Institute of Cinematography and Audiovisual Arts

Agency overview
- Formed: 1 January 1985; 41 years ago
- Preceding agency: Directorate-General for Cinematography (1946–1985);
- Type: Autonomous agency
- Headquarters: Casa de las Siete Chimeneas, Plaza del Rey, 1, Madrid, Spain
- Annual budget: €185.9 million, 2023
- Agency executive: Ignacio Camós Victoria (since 2023), Director-General;
- Parent ministry: Ministry of Culture
- Child agency: Filmoteca Española;

= Institute of Cinematography and Audiovisual Arts =

Spanish government agency

The Institute of Cinematography and Audiovisual Arts (Instituto de la Cinematografía y de las Artes Audiovisuales; ICAA) is a Spanish government agency, charged with the planning of policies to support the film industry and audiovisual production.

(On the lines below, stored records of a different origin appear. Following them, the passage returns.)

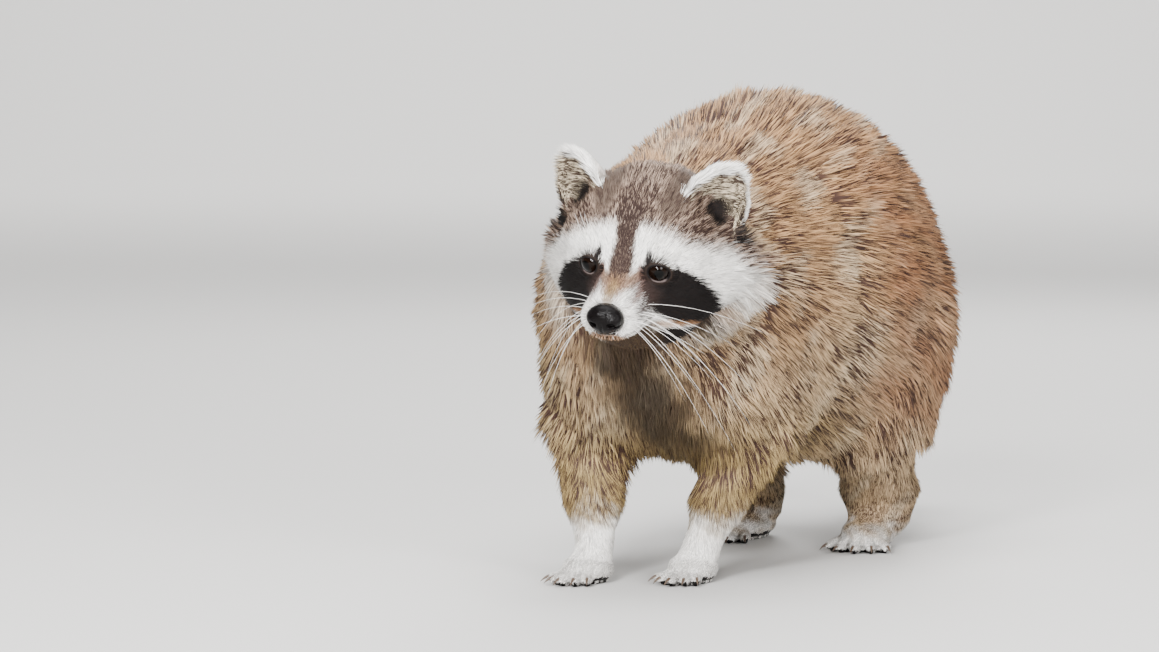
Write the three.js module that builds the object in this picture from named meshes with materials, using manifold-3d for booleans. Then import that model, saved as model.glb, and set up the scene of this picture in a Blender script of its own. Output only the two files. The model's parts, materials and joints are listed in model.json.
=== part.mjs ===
// A life-size standing raccoon, parted into named pieces by thin cuts. Millimetres, +Z up.
// It faces -Y and its left side is +X. The surface is the outline of the coat, out to the hair tips.
//
// Head, neck and trunk are one form: a blend of balls and limbs, as in clay. A form becomes a solid by
// walking along a centre line, finding on each ring how far the form reaches, and lofting a surface
// through the rings. Legs, feet, tail, ears, eyes and nose are made the same way and fitted to it.

import * as THREE from "three";
import { LoftGeometry } from "three/addons/geometries/LoftGeometry.js";
import { mergeVertices } from "three/addons/utils/BufferGeometryUtils.js";
import Module from "manifold-3d";

const wasm = await Module();
wasm.setup();

const rad = THREE.MathUtils.degToRad;
const v = (x, y, z) => new THREE.Vector3(x, y, z);
const SIDES = { left: 1, right: -1 };

// ---------------------------------------------------------------- driving sizes

const GAP = 0.3; // width of the thin cuts between neighbours
const BACK_HEIGHT = 332; // floor to the top of the arched back
const RUMP_HALF_WIDTH = 108;
const CHEST_HALF_WIDTH = 76;
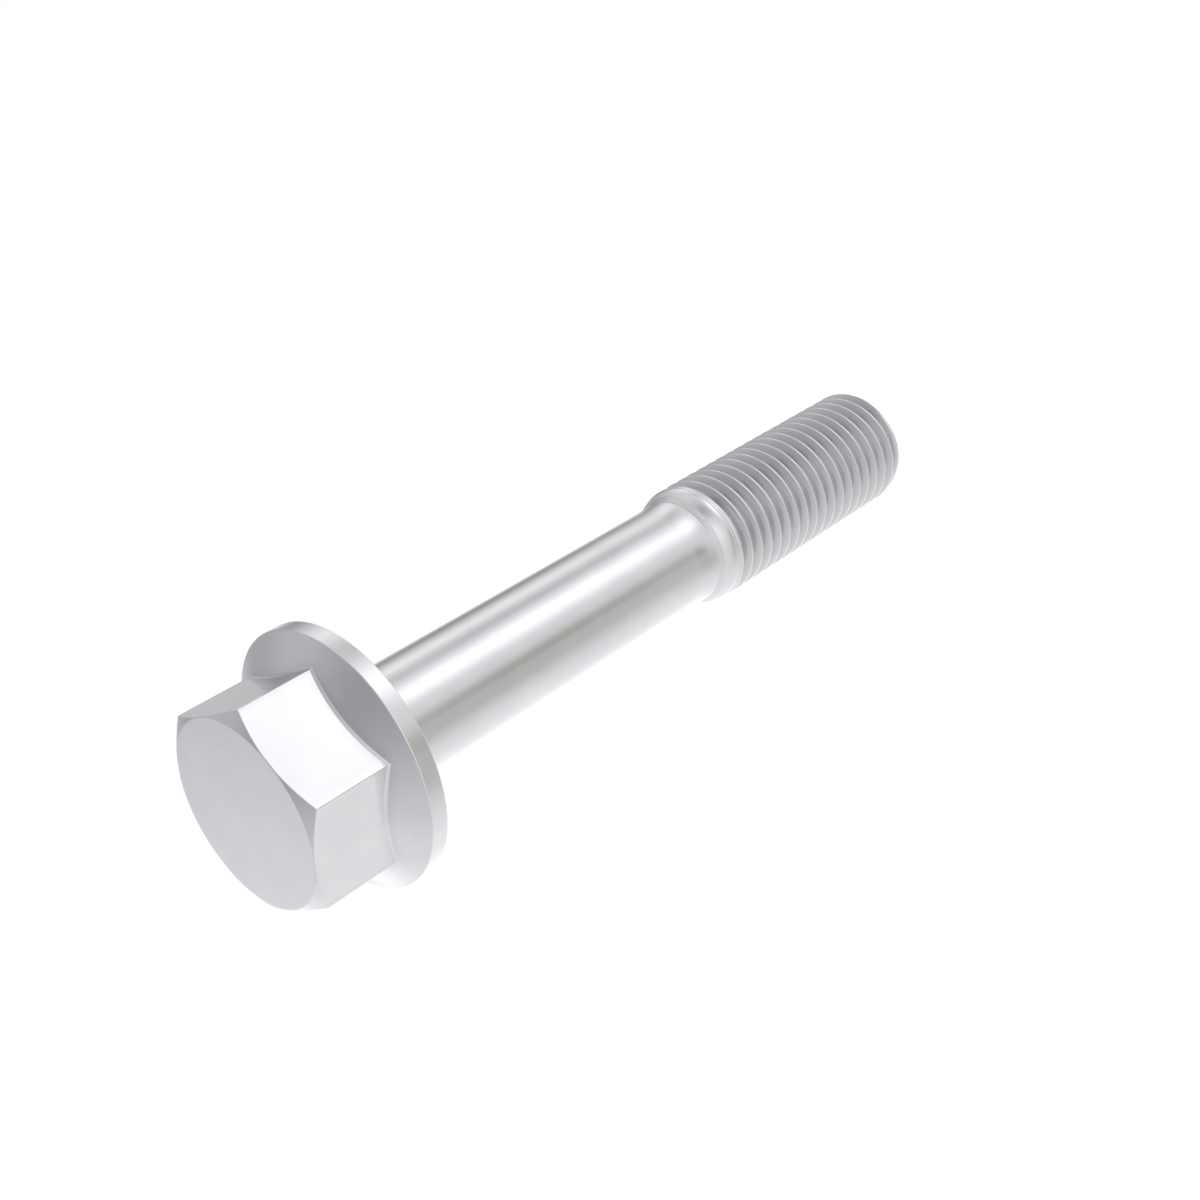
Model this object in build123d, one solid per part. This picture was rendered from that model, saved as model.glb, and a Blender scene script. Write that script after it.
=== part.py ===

It depends on the Ministry of Culture. It is a member of the European Film Promotion (EFP) network on behalf of Spain.

== History ==
Through the Law 50/1984 of 30 December 1984, the ICAA was created in 1985. In 1986, Fernando Méndez-Leite replaced Pilar Miró at the helm of the ICAA. Miguel Marías became the director general in 1988, whereas Enrique Balmaseda served as head from 1990 to 1992.

== Role ==
The ICAA manages the subsidies to the film industry provided by the General State Budget. It is charged with ensuring free competition in the audiovisual sector. The institute is also tasked with encouraging cooperation with similar bodies from other countries as well as with cooperating with the regional administrations of the different autonomous communities. It also assumes the function of the "safeguarding and dissemination of Spanish film heritage" by preserving copies of films, music, scripts and posters.